Oscar-winning film 'Spotlight' painful reminder of Mount Cashel, says journalist
Michael Harris says Newfoundland led world in shining spotlight on sexual abuse by priests and brothers
The journalist who broke the story of child sexual abuse at Mount Cashel Orphanage says the Oscar-winning movie Spotlight brings back both painful memories and a sense of pride in a style of investigative journalism that no longer exists.
Michael Harris published the story alleging sexual and physical abuse of children by Irish Christian Brothers on Easter Sunday, 1989 in the St. John's newspaper, The Sunday Express.
Harris said he's lived through the experience depicted in Spotlight and the movie was a powerful and accurate portrayal.

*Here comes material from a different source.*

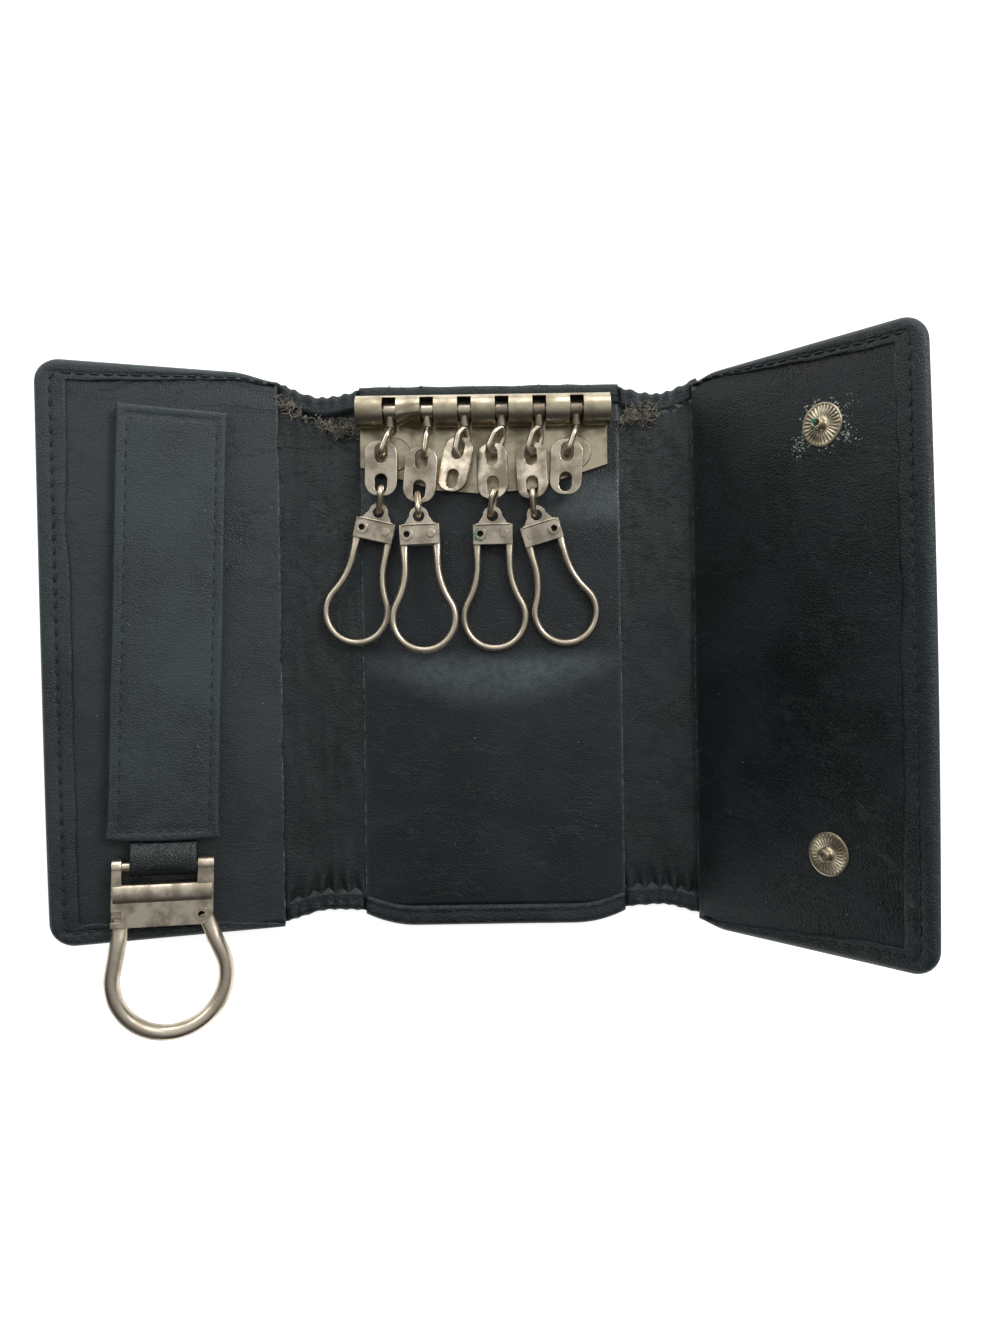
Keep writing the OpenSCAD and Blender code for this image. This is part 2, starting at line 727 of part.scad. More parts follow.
module clip_eyelet(k) {
    color(nickel) on_clip(k) translate([-eyelet_x, -eyelet_drop, 0]) difference() {
        union() {
            cylinder(r = eyelet_r, h = clip_head_t + 2 * flange_t, center = true);
            for (s = [-1, 1]) translate([0, 0, s > 0 ? clip_head_t / 2 : -clip_head_t / 2 - flange_t])
                cylinder(r = flange_r, h = flange_t);
        }
        cylinder(r = eyelet_hole_r, h = 2 * clip_head_t, center = true);
    }
}

// Bottle-shaped loop: two arms that flare on a wide arc into the round end
module clip_loop(k) {
    rise = clip_loop_drop - arm_end;
    flare_r = (clip_arm_x * clip_arm_x + rise * rise - clip_loop_r * clip_loop_r)
        / (2 * (clip_loop_r - clip_arm_x));
    turn = asin(rise / (clip_loop_r + flare_r));
    color(nickel) on_clip(k) {
        difference() {
            slab(-tab_t / 2, tab_t / 2) {
                translate([-eyelet_x, -eyelet_drop]) circle(r = tab_eye_r);
                translate([-clip_arm_x - clip_wire_r, -tab_end])
                    square([clip_wire_d, tab_end - eyelet_drop]);
                translate([clip_arm_x - clip_wire_r, -tab_end])
                    square([clip_wire_d, tab_end - eyelet_drop]);
            }
            translate([-eyelet_x, -eyelet_drop, -tab_t])
                cylinder(r = eyelet_r + run_gap, h = 2 * tab_t);
        }
        for (s = [-1, 1]) {
            bar([s * clip_arm_x, -tab_end + tab_t / 2, 0], [s * clip_arm_x, -arm_end, 0], clip_wire_r);
            translate([s * clip_arm_x, -arm_end, 0]) sphere(r = joint_share * clip_wire_r);
            translate([s * (clip_arm_x + flare_r), -arm_end, 0])
                wire_arc(flare_r, s > 0 ? 180 : -turn, s > 0 ? 180 + turn : 0, clip_wire_r);
            translate([s * clip_loop_r * cos(turn), clip_loop_r * sin(turn) - clip_loop_drop, 0])
                sphere(r = joint_share * clip_wire_r);
        }
        translate([0, -clip_loop_drop, 0]) wire_arc(clip_loop_r, 180 - turn, 360 + turn, clip_wire_r);
    }
}

// Strap: two leather layers sewn to the left flap, with the hook's leather loop between them
module strap_layer(z0, z1) {
    on_strap() translate([-strap_w / 2, strap_end_y, z0]) cube([strap_w, strap_l, z1 - z0]);
}

module strap_back() {
    color(black_leather) strap_layer(0, strap_back_t);
}

module strap_top() {
    color(black_leather) difference() {
        strap_layer(strap_back_t, strap_t);
        on_strap() translate([-keeper_w / 2, strap_end_y - cut, strap_back_t - cut])
            cube([keeper_w, tongue_l + cut, tongue_t + cut]);
    }
}

module keeper_loop() {
    color(black_leather) on_strap() translate([-keeper_w / 2, bar_y, bar_z]) difference() {
        union() {
            rotate([0, 90, 0]) cylinder(r = keeper_r, h = keeper_w);
            translate([0, 0, -tongue_t / 2])
                cube([keeper_w, strap_end_y + tongue_l - bar_y, tongue_t]);
        }
        translate([-cut, 0, 0]) rotate([0, 90, 0])
            cylinder(r = bar_r + run_gap, h = keeper_w + 2 * cut);
    }
}

// Large hook: children have the middle of the bar in the leather loop as origin
module on_hook_bar() {
    on_strap() translate([0, bar_y, bar_z]) children();
}

module hook_frame() {
    w = hook_head_w / 2;
    ear_r = hook_head_t / 2;
    ear_t = hook_head_t - 4 * run_gap;
    slot_x0 = -w + left_ear_w;
    slot_x1 = w - right_ear_w;
    notch = [0.2 * w, 0.6 * hook_head_t];
    notch_y = -0.9 * head_drop;
    color(nickel) on_hook_bar() difference() {
        union() {
            translate([-w, 0, 0]) rotate([0, 90, 0]) cylinder(r = ear_r, h = hook_head_w);
            slab(-ear_t / 2, ear_t / 2) polygon(concat([[w, 0], [-w, 0], [-w, -head_drop]],
                arc([pivot_x, -pivot_drop], head_drop - pivot_drop, -90, 0), [[w, -pivot_drop]]));
            translate([-w, -head_slot - ear_r, 0]) rotate([0, 90, 0])
                cylinder(r = ear_r, h = hook_head_w);
        }
        difference() {
            translate([slot_x0, -head_slot, -hook_head_t])
                cube([slot_x1 - slot_x0, head_slot + hook_head_t, 2 * hook_head_t]);
            translate([-w, 0, 0]) rotate([0, 90, 0]) cylinder(r = bar_r, h = hook_head_w);
        }
        translate([-w - cut, -head_drop - cut, -hook_cavity_t / 2])
            cube([hook_head_w + 2 * cut, head_drop - hook_cavity_drop + cut, hook_cavity_t]);
        translate([-w - cut, notch_y, 0])
            cube([notch[0] + cut, notch[1], hook_head_t]);
        translate([pivot_x, -pivot_drop, -hook_head_t])
            cylinder(r = pivot_r + run_gap, h = 2 * hook_head_t);
    }
}

module hook_pivot() {
    color(nickel) on_hook_bar() translate([pivot_x, -pivot_drop, 0]) difference() {
        union() {
            cylinder(r = pivot_r, h = hook_head_t + 2 * flange_t - 4 * run_gap, center = true);
            for (s = [-1, 1]) translate([0, 0, s * (hook_head_t / 2 - 2 * run_gap + flange_t / 2)])
                cylinder(r = pivot_flange_r, h = flange_t, center = true);
        }
        cylinder(r = pivot_hole_r, h = 2 * hook_head_t, center = true);
    }
}

// Angle on a circle of radius r at which the line from p touches it, on side s
function touch_angle(p, r, s) = atan2(p[1], p[0]) + s * acos(r / norm(p));

module hook_loop() {
    middle = [big_loop_x, -big_loop_drop];
    starts = [for (s = [-1, 1]) [big_arm_mid + s * big_arm_x, -big_arm_drop]];
    left_turn = touch_angle(starts[0] - middle, big_loop_r, 1);
    right_turn = touch_angle(starts[1] - middle, big_loop_r, -1);
    tab_top = -head_drop + 0.8 * hook_head_t;
    color(nickel) on_hook_bar() {
        difference() {
            slab(-hook_tab_t / 2, hook_tab_t / 2) {
                translate([pivot_x, -pivot_drop]) circle(r = hook_eye_r);
                polygon([[pivot_x - hook_eye_r, -pivot_drop], [pivot_x + hook_eye_r, -pivot_drop],
                    starts[1] + [big_wire_r, 0], starts[1] - [big_wire_r, 0]]);
                polygon([[starts[0][0] - big_wire_r, tab_top], [starts[0][0] + big_wire_r, tab_top],
                    starts[0] + [big_wire_r, 0], starts[0] - [big_wire_r, 0]]);
            }
            translate([pivot_x, -pivot_drop, 0])
                cylinder(r = pivot_r + run_gap, h = 2 * hook_tab_t, center = true);
        }
        for (q = [[starts[0], left_turn], [starts[1], right_turn]]) {
            tip = middle + big_loop_r * [cos(q[1]), sin(q[1])];
            bar([q[0][0], q[0][1], 0], [tip[0], tip[1], 0], big_wire_r);
            for (p = [q[0], tip]) translate([p[0], p[1], 0]) sphere(r = joint_share * big_wire_r);
        }
        translate([middle[0], middle[1], 0])
            wire_arc(big_loop_r, left_turn, 360 + right_turn, big_wire_r);
    }
}

// Snap studs on the right flap, held by flanged posts under its lining
module snap_studs() {
    color(brassy) on_flap(1) for (y = snap_ys) translate([stud_hinge_x, y, flap_in]) difference() {
        union() {
            cylinder(r = stud_disc_d / 2, h = stud_disc_t);
            cylinder(r = stud_post_d / 2, h = stud_h);
        }
        translate([0, 0, -cut]) cylinder(r = post_shank_r + run_gap, h = stud_h / 2 + cut);
    }
}

module snap_posts() {
    color(nickel) on_flap(1) for (y = snap_ys) translate([stud_hinge_x, y, back_top]) {
        cylinder(r = post_flange_r, h = post_flange_t);
        cylinder(r = post_shank_r, h = board_t + lining_t + stud_h / 2 - run_gap);
    }
}

// Snap sockets in the left flap's outer face, and the caps under its lining that hold them
module snap_sockets() {
    color(nickel) on_flap(-1) for (y = snap_ys) translate([socket_hinge_x, y, -fold_r]) difference() {
        union() {
            translate([0, 0, -socket_lip_t]) cylinder(r = socket_lip_r, h = socket_lip_t);
            translate([0, 0, -socket_lip_t / 2])
                cylinder(r = socket_cup_r, h = socket_depth + socket_wall + socket_lip_t / 2);
        }
        translate([0, 0, -socket_lip_t - cut])
            cylinder(r = stud_post_d / 2 + socket_play, h = socket_depth + socket_lip_t + cut);
    }
}

module snap_caps() {
    color(nickel) on_flap(-1) for (y = snap_ys) translate([socket_hinge_x, y, socket_top()])
        cylinder(r = socket_lip_r - run_gap, h = cap_t);
}

centre_back();
centre_lining();
left_fold_back();
left_fold_lining();
right_fold_back();
right_fold_lining();
left_flap_back();
left_flap_board();
left_flap_lining();
right_flap_back();
right_flap_board();
right_flap_lining();
key_plate();
rail_rod();
plate_rivets();
strap_back();
strap_top();
keeper_loop();
hook_frame();
hook_loop();
hook_pivot();
snap_studs();
snap_posts();
snap_sockets();
snap_caps();
for (i = [1:stations]) {
    collar(i);
    swivel_hook(i);
    flat_link(i);
}
for (k = [1:len(clip_stations)]) {
    oval_ring(k);
    clip_head(k);
    clip_loop(k);
    clip_eyelet(k);
}
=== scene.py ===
"""Looks of a worn leather key case with a key row, four key clips, a strap hook and two snaps."""

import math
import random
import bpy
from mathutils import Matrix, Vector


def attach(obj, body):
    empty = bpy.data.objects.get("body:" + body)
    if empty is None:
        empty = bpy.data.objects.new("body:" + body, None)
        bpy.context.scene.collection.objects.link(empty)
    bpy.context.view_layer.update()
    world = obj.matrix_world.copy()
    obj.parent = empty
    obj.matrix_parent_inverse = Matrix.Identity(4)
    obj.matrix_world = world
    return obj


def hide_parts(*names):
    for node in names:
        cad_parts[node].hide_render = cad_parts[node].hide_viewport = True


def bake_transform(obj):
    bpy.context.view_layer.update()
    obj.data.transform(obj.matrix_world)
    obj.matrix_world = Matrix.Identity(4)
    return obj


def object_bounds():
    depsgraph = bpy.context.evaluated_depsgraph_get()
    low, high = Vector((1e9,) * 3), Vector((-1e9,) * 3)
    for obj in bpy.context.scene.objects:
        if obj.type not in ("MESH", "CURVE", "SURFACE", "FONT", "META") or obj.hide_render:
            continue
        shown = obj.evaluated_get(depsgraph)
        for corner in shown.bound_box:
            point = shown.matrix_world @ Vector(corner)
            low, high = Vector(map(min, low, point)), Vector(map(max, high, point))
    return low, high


bl_info = {
    "name": "Leather Key Case",
    "version": (1, 0, 0),
    "blender": (4, 5, 0),
    "location": "View3D > Sidebar > Key Case",
    "description": "Builds the leather, stitching and metal fittings of a folding key case",
    "category": "Object",
}

import bmesh
import bpy
from bpy.props import FloatProperty, FloatVectorProperty, IntProperty, PointerProperty
from mathutils import Matrix, Vector, noise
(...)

"One of the reasons I so admired the film was it's a movie I've seen before, and Newfoundlanders have seen before, in Mount Cashel," he said.
"It's one of those rare times when a complex subject that cries out for sensitivity got it in spades."

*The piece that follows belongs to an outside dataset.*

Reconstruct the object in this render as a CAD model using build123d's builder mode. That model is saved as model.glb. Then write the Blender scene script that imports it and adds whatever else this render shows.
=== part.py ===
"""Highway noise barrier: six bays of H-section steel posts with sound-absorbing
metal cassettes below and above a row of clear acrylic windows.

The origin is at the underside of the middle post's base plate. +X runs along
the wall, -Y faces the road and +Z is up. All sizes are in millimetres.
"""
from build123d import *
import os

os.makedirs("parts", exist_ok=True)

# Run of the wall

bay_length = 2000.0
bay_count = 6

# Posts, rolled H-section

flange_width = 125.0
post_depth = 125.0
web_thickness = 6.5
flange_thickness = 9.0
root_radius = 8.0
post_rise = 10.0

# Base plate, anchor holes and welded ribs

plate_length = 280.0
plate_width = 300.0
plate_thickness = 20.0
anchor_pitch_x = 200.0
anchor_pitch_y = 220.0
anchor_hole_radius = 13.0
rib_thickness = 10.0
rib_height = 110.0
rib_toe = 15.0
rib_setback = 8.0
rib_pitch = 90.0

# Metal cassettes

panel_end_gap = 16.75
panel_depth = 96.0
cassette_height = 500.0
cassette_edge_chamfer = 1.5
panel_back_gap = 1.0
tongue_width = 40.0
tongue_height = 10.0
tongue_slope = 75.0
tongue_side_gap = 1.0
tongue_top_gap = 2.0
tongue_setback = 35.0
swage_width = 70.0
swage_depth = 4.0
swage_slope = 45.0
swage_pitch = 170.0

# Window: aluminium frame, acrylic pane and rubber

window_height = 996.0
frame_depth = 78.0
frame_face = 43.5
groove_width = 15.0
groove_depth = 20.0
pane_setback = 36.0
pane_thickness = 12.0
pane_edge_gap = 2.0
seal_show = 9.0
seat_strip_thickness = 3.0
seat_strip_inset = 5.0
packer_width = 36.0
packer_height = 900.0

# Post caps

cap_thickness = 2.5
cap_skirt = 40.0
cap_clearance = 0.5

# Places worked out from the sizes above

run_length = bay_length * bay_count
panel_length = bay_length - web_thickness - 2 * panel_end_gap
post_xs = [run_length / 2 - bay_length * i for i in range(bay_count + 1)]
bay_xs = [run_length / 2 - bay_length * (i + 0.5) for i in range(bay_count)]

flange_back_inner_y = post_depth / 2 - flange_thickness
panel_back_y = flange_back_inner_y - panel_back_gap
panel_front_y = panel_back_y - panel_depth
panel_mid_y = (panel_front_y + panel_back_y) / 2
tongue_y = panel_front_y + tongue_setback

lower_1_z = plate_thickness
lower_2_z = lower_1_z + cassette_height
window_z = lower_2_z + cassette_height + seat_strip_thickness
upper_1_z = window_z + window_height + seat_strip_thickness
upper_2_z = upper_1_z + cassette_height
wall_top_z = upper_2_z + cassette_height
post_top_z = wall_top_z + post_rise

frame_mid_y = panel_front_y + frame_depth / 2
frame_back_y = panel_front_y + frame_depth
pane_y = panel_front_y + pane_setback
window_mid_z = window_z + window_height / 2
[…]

"My hat went off to the people who made that movie, because they named names, they dealt with [it] almost in a documentary film sense, rather than a full theatrical release where things are usually air-brushed," Harris said. "They dealt with the reality as it was."

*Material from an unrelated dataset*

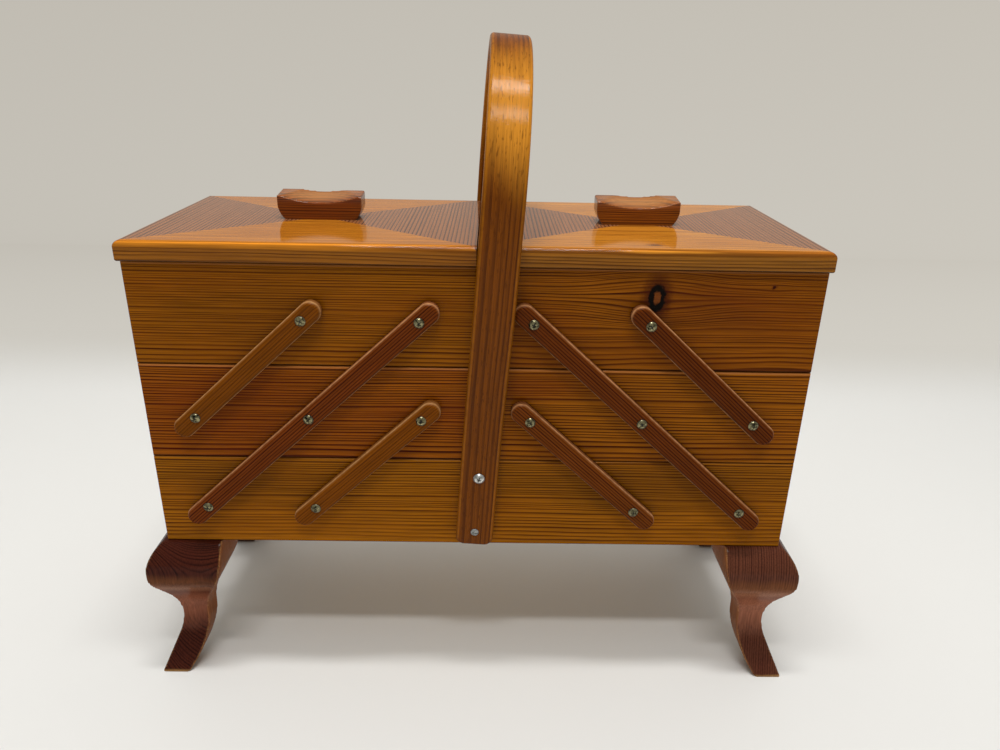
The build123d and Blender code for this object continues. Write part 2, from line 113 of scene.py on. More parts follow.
def add_node(
    tree: Tree, kind: str, inputs: dict[Any, Any] | None = None, **settings: Any
) -> bpy.types.Node:
    """Add a shader node with its settings, input values and links.

    Args:
        tree: Node tree it goes into.
        kind: Blender's name of the node type.
        inputs: Input name or index to a value, or to a socket to link from.
        **settings: Properties of the node.

    Returns:
        The new node.
    """
    node = tree.nodes.new(kind)
    for name, value in settings.items():
        setattr(node, name, value)
    for key, value in (inputs or {}).items():
        if isinstance(value, bpy.types.NodeSocket):
            tree.links.new(value, node.inputs[key])
        else:
            node.inputs[key].default_value = value
    return node


def per_metre(size_mm: tuple[float, float]) -> tuple[float, float, float]:
    """Turn a pattern's length and width in millimetres into a scale along, across and across."""
    along, across = (1 / (mm * MM) for mm in size_mm)
    return along, across, across


def set_ramp(ramp: bpy.types.ColorRamp, stops: Iterable[tuple[float, str]]) -> None:
    """Give a colour ramp its stops.

    Args:
        ramp: Ramp with Blender's two first stops.
        stops: Positions from 0 to 1 and hex colours, in order.
    """
    stops = list(stops)
    for position, _ in stops[1:-1]:
        ramp.elements.new(position)
    for element, (position, colour) in zip(ramp.elements, stops):
        element.position = position
        element.color = to_linear(colour)


def measure_from(
    tree: Tree, where: Socket, centre: Iterable[float], scale: Iterable[float]
) -> tuple[Socket, Socket]:
    """Measure how far each place is from a centre, with its own scale on each axis.

    Args:
        tree: Tree of the material.
        where: Coordinates of the place.
        centre: Coordinates of the centre.
        scale: What the offset is multiplied by on each axis.

    Returns:
        The offset in metres, and the length of the scaled offset.
    """
    offset = add_node(
        tree, "ShaderNodeVectorMath", {0: where, 1: tuple(centre)}, operation="SUBTRACT"
    ).outputs[0]
    scaled = add_node(
        tree, "ShaderNodeVectorMath", {0: offset, 1: tuple(scale)}, operation="MULTIPLY"
    ).outputs[0]
    length = add_node(tree, "ShaderNodeVectorMath", {0: scaled}, operation="LENGTH")
    return offset, length.outputs["Value"]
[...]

Harris said, for him, watching Spotlight was like going back in time to 1989, and it rooted out difficult memories about working on the Mount Cashel story.
Newfoundland led the world in standing up to this.- Michael Harris
"It caused me a lot of pain and I'm sure it caused a lot of Newfoundlanders who watched the Hughes Commission and followed the case closely, it caused them pain too," he said.
"But there was also great room for pride in Newfoundlanders, because Newfoundland led the world in standing up to this, accepting all that it meant and doing all the right things."
'Golden age' of journalism gone
Along with pain and pride, Harris said the film caused a pang of nostalgia for the "golden age" of investigative journalism.
"Now we're into a 15-minute news wheel, we're into fairly insipid coverage, where basically it comes down to water skiing over the surface of events as opposed to delving into them," Harris said.
"If you're going to do something magnificent, like the newsroom in the Boston Globe did against a lot of opposition, it takes a lot of time and a lot of money and a lot of commitment."
Harris believes the commitment and the gut-wrenching work it takes to uncover stories of the magnitude of Mount Cashel or the Boston Catholic Archdiocese is a thing of the past.
"I don't honestly believe that many publishers in this country, or many television stations, have that burning zeal in their gut to get this kind of stuff done."